** start of SUPPLIED RECORDS **

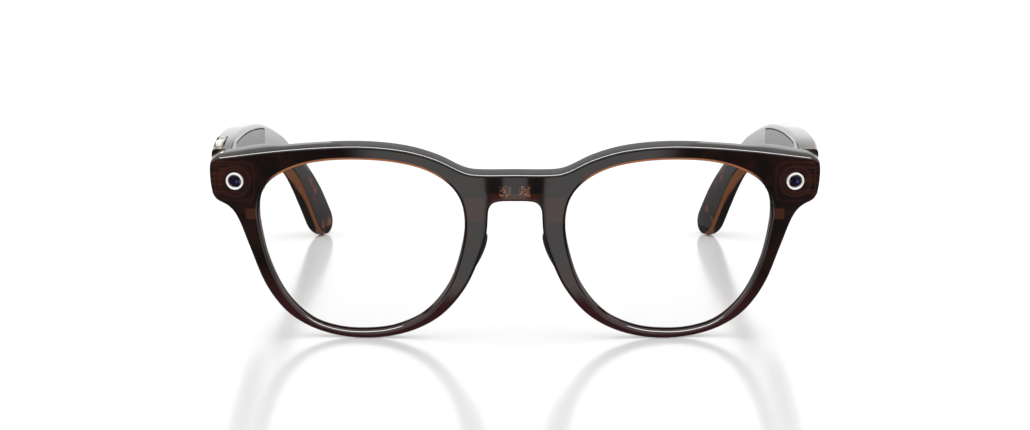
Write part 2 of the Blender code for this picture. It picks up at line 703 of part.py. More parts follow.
def build_temple(side, word, datum):
    """The shell with its hollow, the inner cover and the electronics between them."""
    shell = add_object("temple_shell_" + word, temple_body_mesh(side), "shell", datum)
    start, end = HOLLOW
    recess = add_object("cover_recess_cutter_" + word,
                        layer_mesh(side, start, end, RIM_WALL, -2.0, COVER_PLATE + GAP), None,
                        datum)
    hollow = add_object("hollow_cutter_" + word,
                        layer_mesh(side, start + LEDGE, end - LEDGE, RIM_WALL + LEDGE, 0.5,
                                   from_outer=WALL), None, datum)
    cut(shell, recess)
    cut(shell, hollow)
    cover = add_object("temple_cover_" + word,
                       layer_mesh(side, start + GAP, end - GAP, RIM_WALL + GAP, 0.0,
                                  COVER_PLATE), "cover", datum)

    def inside(name, size, finish, back, up, depth, chamfer=0.0):
        piece = add_object(name, box_mesh(size, chamfer), finish)
        return place_inside(piece, side, back, up, depth, datum)

    under_cover = COVER_PLATE + GAP
    inside("battery_" + word, (1.9, 25.0, 10.0), "foil", 58.0, 0.0, under_cover + 1.0, 0.35)
    film_depth = sample_frame(46.0)[4] * 2 - WALL - GAP - 0.1
    if side < 0:
        inside("touch_sensor", (0.2, 30.0, 7.4), "flex", 46.0, 0.2, film_depth)
        inside("processor", (0.8, 6.0, 5.0), "black", 34.0, -0.4, under_cover + 1.85, 0.1)
    else:
        inside("antenna", (0.2, 30.0, 7.4), "flex", 46.0, 0.2, film_depth)
        inside("power_controller", (0.8, 4.0, 4.0), "black", 36.0, -0.4, under_cover + 1.85, 0.1)
    inside("main_board_" + word, (0.7, 14.0, 7.0), "board", 36.0, -0.4, under_cover + 0.8)
    inside("microphone_" + word, (1.2, 3.2, 2.4), "foil", 23.0, -3.4, under_cover + 0.9, 0.15)
    inside("speaker_" + word, (2.4, 8.0, 8.0), "black", 77.6, 0.0, under_cover + 1.3, 0.3)
    return shell, cover


def build_speaker_vent(shell, side, word, datum):
    """A mesh insert in the temple's top edge, above the speaker."""
    row = sample_frame(VENT_BACK)
    half_width, half_length = VENT_HALF
    depth = row[4] + 0.9

    def at_the_vent(obj):
        return place_inside(obj, side, VENT_BACK, row[3], depth, datum)

    slot = add_object("vent_cutter_" + word,
                      prism_mesh(rounded_rectangle(half_width, half_length, 0.6), -1.3, 2.0),
                      None)
    cut(shell, at_the_vent(slot))
    insert = prism_mesh(rounded_rectangle(half_width - 0.25, half_length - 0.25, 0.4), -1.0, -0.1)
    at_the_vent(add_object("speaker_vent_" + word, insert, "mesh"))


def build_capture_button(shell, datum):
    """The long button on top of the right temple, over its switch."""
    row = sample_frame(BUTTON_BACK)
    half_length, half_width = BUTTON_LENGTH / 2, BUTTON_WIDTH / 2
    depth = row[4] + BUTTON_OFFSET
    floor = BUTTON_PROUD - BUTTON_DEPTH

    def on_top(obj):
        return place_inside(obj, -1, BUTTON_BACK, row[3], depth, datum)

    slot_loop = rounded_rectangle(half_width + GAP, half_length + GAP, half_width + 0.2, 4)
    slot = add_object("button_cutter", prism_mesh(slot_loop, floor - SWITCH_GAP - 1.3, 2.0), None)
    cut(shell, on_top(slot))
    button_loop = rounded_rectangle(half_width, half_length, half_width - 0.05, 4)
    on_top(add_object("capture_button", prism_mesh(button_loop, floor, BUTTON_PROUD, 'Z', 0.2),
                      "silver"))
    switch = prism_mesh(rounded_rectangle(0.9, 1.8, 0.3), floor - SWITCH_GAP - 1.0,
                        floor - SWITCH_GAP)
    on_top(add_object("capture_switch", switch, "steel"))


def build_power_slider(cover, datum):
    """The small slider that stands out of the left temple's inner cover, and its switch."""
    half_length, half_height = SLIDER_SIZE[0] / 2, SLIDER_SIZE[1] / 2

    def inside(obj, back, depth):
        return place_inside(obj, 1, back, SLIDER_UP, depth, datum)

    slot_loop = rounded_rectangle(half_length + SLIDER_TRAVEL / 2 + GAP, half_height + GAP, 0.6)
    slot = add_object("slider_cutter", prism_mesh(slot_loop, -2.0, 2.0, 'X'), None)
    cut(cover, inside(slot, SLIDER_BACK, COVER_PLATE / 2))
    knob = prism_mesh(rounded_rectangle(half_length, half_height, 0.5), -SLIDER_PROUD,
                      SLIDER_DEPTH, 'X', 0.15)
    inside(add_object("power_slider", knob, "cover"), SLIDER_BACK - SLIDER_TRAVEL / 2, 0.0)
    switch = add_object("power_switch", box_mesh((1.3, 6.6, 2.8), 0.15), "steel")
    inside(switch, SLIDER_BACK, SLIDER_DEPTH + GAP + 0.65)


# ---------------------------------------------------------------- hinges

def hinge_box(name, side, spans, finish, parent, grow=0.0):
    """A box given by its spans outward, back and up from the hinge axis."""
    size = [high - low + 2 * grow for low, high in spans]
    centre = [(low + high) / 2 for low, high in spans]
    data = box_mesh(size)
    bmesh.ops.translate(data, vec=(side * centre[0], centre[1], centre[2]), verts=data.verts)
    return add_object(name, data, finish, parent)


def hinge_cylinder(name, radius, low, high, finish, parent, count=20):
    return add_object(name, prism_mesh(circle(radius, count), low, high), finish, parent)


def join(body, other):
    join_step = body.modifiers.new("join_" + other.name, 'BOOLEAN')
    join_step.operation = 'UNION'
    join_step.solver = 'EXACT'
    join_step.object = other


def screw_mesh(shank_radius, head_radius, shank_low, shank_high, head_high, count=12):
    """A screw along Z: shank, then a wider head with a chamfered top."""
    levels = [(shank_radius, shank_low), (shank_radius, shank_high), (head_radius, shank_high),
              (head_radius, head_high - 0.1), (head_radius - 0.15, head_high)]
    return stack_mesh([[(p.x * r, p.y * r, z) for p in circle(1.0, count)] for r, z in levels])


def build_hinge(frame, shell, side, word, datum, front_axis):
    """A three-knuckle hinge: the front leaf has the outer knuckles, the temple leaf the
    middle one, and one screw runs down through all three."""
    split = KNUCKLE_HALF + GAP
    front_leaf = hinge_box("hinge_leaf_front_" + word, side, FRONT_LEAF, "steel", front_axis)
    barrel = hinge_cylinder("front_barrel_" + word, BARREL_RADIUS, -LEAF_HALF, LEAF_HALF, None,
                            front_axis)
    join(front_leaf, barrel)
    notch = hinge_box("front_notch_cutter_" + word, side,
                      ((-2.3, 4.0), (-4.0, 4.0), (-split, split)), None, front_axis)
    cut(front_leaf, notch)

    temple_leaf = hinge_box("hinge_leaf_temple_" + word, side, TEMPLE_LEAF, "steel", datum)
    join(temple_leaf, hinge_box("temple_tongue_" + word, side, TEMPLE_TONGUE, None, datum))
    join(temple_leaf, hinge_cylinder("temple_barrel_" + word, BARREL_RADIUS, -KNUCKLE_HALF,
                                     KNUCKLE_HALF, None, datum))
    bore = hinge_cylinder("hinge_bore_cutter_" + word, HINGE_BORE, -9.0, 9.0, None, front_axis, 16)
    cut(front_leaf, bore)
    cut(temple_leaf, bore)
    pin = screw_mesh(HINGE_PIN, BARREL_RADIUS - 0.3, -LEAF_HALF - 0.2, LEAF_HALF + GAP,
                     LEAF_HALF + GAP + 0.6)
    add_object("hinge_screw_" + word, pin, "steel", front_axis)

    def screw(name, at, turn, plate_face, plate_thickness, body, leaf, parent):
        """A leaf screw whose axis leaves the plate's outer face, with its holes."""
        head_low = plate_face + 0.25
        shank_low = plate_face - plate_thickness - 1.9
        piece = add_object(name, screw_mesh(SCREW_RADIUS, SCREW_HEAD, shank_low, head_low,
                                            head_low + HEAD_THICKNESS), "steel", parent)
        place(piece, at, turn)
        hole = hinge_cylinder(name + "_hole", SCREW_HOLE, shank_low - GAP, plate_face + 2.0, None,
                              parent, 12)
        place(hole, at, turn)
        cut(leaf, hole)
        cut(body, hole)

    leaf_face, leaf_thickness = FRONT_LEAF[1][1], FRONT_LEAF[1][1] - FRONT_LEAF[1][0]
    for row, (across, up) in zip(("upper", "lower"), FRONT_SCREWS):
        screw("front_leaf_screw_%s_%s" % (row, word), (side * across, 0, up),
              (-math.pi / 2, 0, 0), leaf_face, leaf_thickness, frame, front_leaf, front_axis)
    temple_face, temple_thickness = -TEMPLE_LEAF[0][0], TEMPLE_LEAF[0][1] - TEMPLE_LEAF[0][0]
    for row, back in zip(("fore", "aft"), TEMPLE_SCREWS):
        screw("temple_leaf_screw_%s_%s" % (row, word), (0, back, 0), (0, -side * math.pi / 2, 0),
              temple_face, temple_thickness, shell, temple_leaf, datum)


def main():
    for obj in list(bpy.data.objects):
        bpy.data.objects.remove(obj, do_unlink=True)
    front_datum = empty_at("front_datum", (0, SHIFT_Y, FRONT_Z), (FRONT_LEAN, 0, 0))
    frame = build_front(front_datum)
    build_bridge_parts(frame, front_datum)
    for side, word, prefix in ((1, "left", "camera"), (-1, "right", "led")):
        axis = (side * HINGE_X, SHIFT_Y + HINGE_Y, HINGE_Z)
        front_axis = empty_at("hinge_seat_" + word, axis)
        datum = empty_at("hinge_axis_" + word, axis)
        build_module(frame, front_datum, side, prefix)
        build_endpiece_cover(frame, side, word)
        add_object("nose_pad_" + word, nose_pad_mesh(side), "shell", front_datum)
        shell, cover = build_temple(side, word, datum)
        build_speaker_vent(shell, side, word, datum)
        build_hinge(frame, shell, side, word, datum, front_axis)
        if side < 0:
            build_capture_button(shell, datum)
        else:
            build_power_slider(cover, datum)


main()
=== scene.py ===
"""Smart glasses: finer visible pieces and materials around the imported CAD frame.

Lengths in the tables below are millimetres in the datums of the CAD source (the front leans
forward about X; each temple is measured back from the front). Vertices are made in metres.
"""

import json
import math

import bmesh
import bpy
from mathutils import Matrix, Vector


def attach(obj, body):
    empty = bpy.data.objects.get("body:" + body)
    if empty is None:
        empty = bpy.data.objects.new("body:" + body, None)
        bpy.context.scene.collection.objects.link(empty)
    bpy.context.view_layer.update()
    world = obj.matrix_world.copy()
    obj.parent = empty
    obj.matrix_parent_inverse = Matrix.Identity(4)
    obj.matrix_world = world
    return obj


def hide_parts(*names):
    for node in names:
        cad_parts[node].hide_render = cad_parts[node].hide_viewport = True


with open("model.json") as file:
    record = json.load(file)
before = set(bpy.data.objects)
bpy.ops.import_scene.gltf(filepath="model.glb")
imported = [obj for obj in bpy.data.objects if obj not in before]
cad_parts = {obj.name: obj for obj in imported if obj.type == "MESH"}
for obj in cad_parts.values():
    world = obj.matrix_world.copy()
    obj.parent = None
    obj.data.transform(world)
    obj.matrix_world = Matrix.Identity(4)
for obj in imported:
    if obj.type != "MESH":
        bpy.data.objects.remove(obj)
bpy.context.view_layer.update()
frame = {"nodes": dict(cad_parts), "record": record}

MM = 0.001
GAP = 0.3
PAST = 2.0  # how far a cutter reaches past the face that it opens
WELD = 1e-5  # points that are closer than this are one
SHARP_ANGLE, GLASS_SHARP_ANGLE, PAD_SHARP_ANGLE = 30, 60, 80
SIDES = ((1, "left"), (-1, "right"))

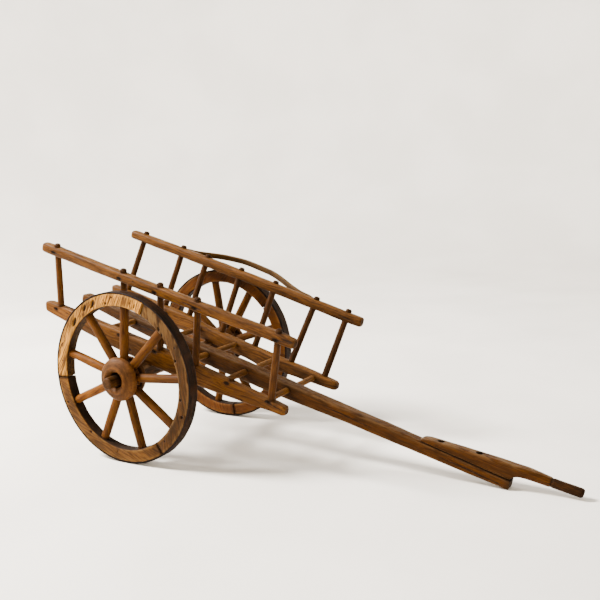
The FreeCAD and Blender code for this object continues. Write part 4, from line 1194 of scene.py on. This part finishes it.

** end of SUPPLIED RECORDS **

◆ **TASK DETAILS**
Your task is to print the lines from the one containing "build_module(frame, front_datum, side, prefix)" through the one containing "imported CAD frame.", exactly and with nothing added.

◆ **TASK OUTPUT**
        build_module(frame, front_datum, side, prefix)
        build_endpiece_cover(frame, side, word)
        add_object("nose_pad_" + word, nose_pad_mesh(side), "shell", front_datum)
        shell, cover = build_temple(side, word, datum)
        build_speaker_vent(shell, side, word, datum)
        build_hinge(frame, shell, side, word, datum, front_axis)
        if side < 0:
            build_capture_button(shell, datum)
        else:
            build_power_slider(cover, datum)


main()
=== scene.py ===
"""Smart glasses: finer visible pieces and materials around the imported CAD frame.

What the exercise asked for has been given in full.